Nothing demonstrates that Defendant City of Hope should have known
Defendant Vu was incompetent or unfit and likely to harm other persons and
nothing indicated Nurse Vu needed special supervision or training. (Padley
Decl., ¶ 14.)
None of these facts are disputed by Plaintiff as she filed
a notice of non-opposition.
Accordingly, the Court finds that Defendant have met their
initial burden of showing that the cause of action for negligent hiring,
retention, and supervision has no merit because at least one of the elements of
the cause of action cannot be established.
Moreover, the Court finds that Plaintiff, by virtue of her
non-opposition to the motion, does not assert that a triable issue of one or
more material fact exists as to the cause of action for negligent hiring,
retention, and supervision.
c.
Cause
of Action for Elder Abuse
Plaintiff
alleges Defendant City of Hope committed elder abuse in failing to have
appropriate policies and procedures in place to safeguard against sexual abuse,
in failing to appropriately investigate Defendant Vu, in failing to ensure a
chaperone was present, and in creating an environment wherein the alleged
conduct could occur.
Defendant City of Hope contends that none of Plaintiff’s
allegations arise to the level of elder abuse and that it complied with the
standard of care in relation to its relevant policies and procedures, in its
care of the plaintiff, and in its retention, supervising, and training of
Defendant Vu.
To
state a valid cause of action for elder abuse, the plaintiff must establish by
clear and convincing evidence that “the defendant has been guilty of
recklessness, oppression, fraud, or malice.” (Delaney v. Baker (1999) 20
Cal.4th 23, 31 (holding that a plaintiff must show that “a defendant is guilty
of something more than negligence; he or she must show reckless, oppressive,
fraudulent, or malicious conduct.”).
In support that Plaintiff’s allegations do not arise to the
level of elder abuse, Defendant City of Hope presents again evidence of
its responses to request for production of documents served by Defendant Vu
which contains the verified nursing file of Defendant Vu and evidence of the
standard of care with respect to the administration of a rectal
suppository and the treatment provided to the Plaintiff post operation
(Goethals Decl., ¶ 11; Exhibit “G”; Padley Decl., ¶¶ 14-16.)

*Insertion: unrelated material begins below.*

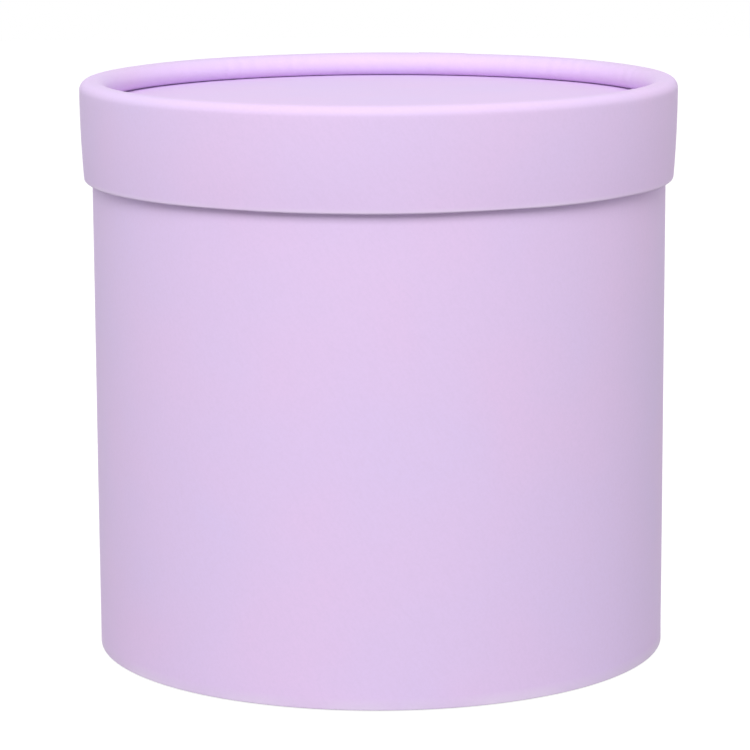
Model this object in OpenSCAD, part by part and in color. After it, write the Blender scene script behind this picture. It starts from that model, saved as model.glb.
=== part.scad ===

None of these facts are disputed by Plaintiff as she filed
a notice of non-opposition.
Accordingly, the Court finds that Defendant City of Hope
has met its initial burden of showing that the cause of action for elder abuse
has not merit because at least one of the elements of the cause of action for
elder abuse cannot be established. Moreover,
the Court finds that Plaintiff, by virtue of her non-opposition to the motion,
does not assert that a triable issue of one or more material fact exists as to
the cause of action for elder abuse.
VI. CONCLUSION
In light of
the foregoing, Defendant City of Hope’s Motion for summary judgment is GRANTED.
Moving party to give notice.
Parties who intend to submit on this
tentative must send an email to the Court at alhdept3@lacourt.org indicating
intention to submit on the tentative as directed by the instructions provided
on the court website at www.lacourt.org.
Please be advised that if you submit on the tentative and elect not to
appear at the hearing, the opposing party may nevertheless appear at the
hearing and argue the matter. Unless you
receive a submission from all other parties in the matter, you should assume
that others might appear at the hearing to argue. If the Court does not receive emails from the
parties indicating submission on this tentative ruling and there are no
appearances at the hearing, the Court may, at its discretion, adopt the
tentative as the final order or place the motion off calendar.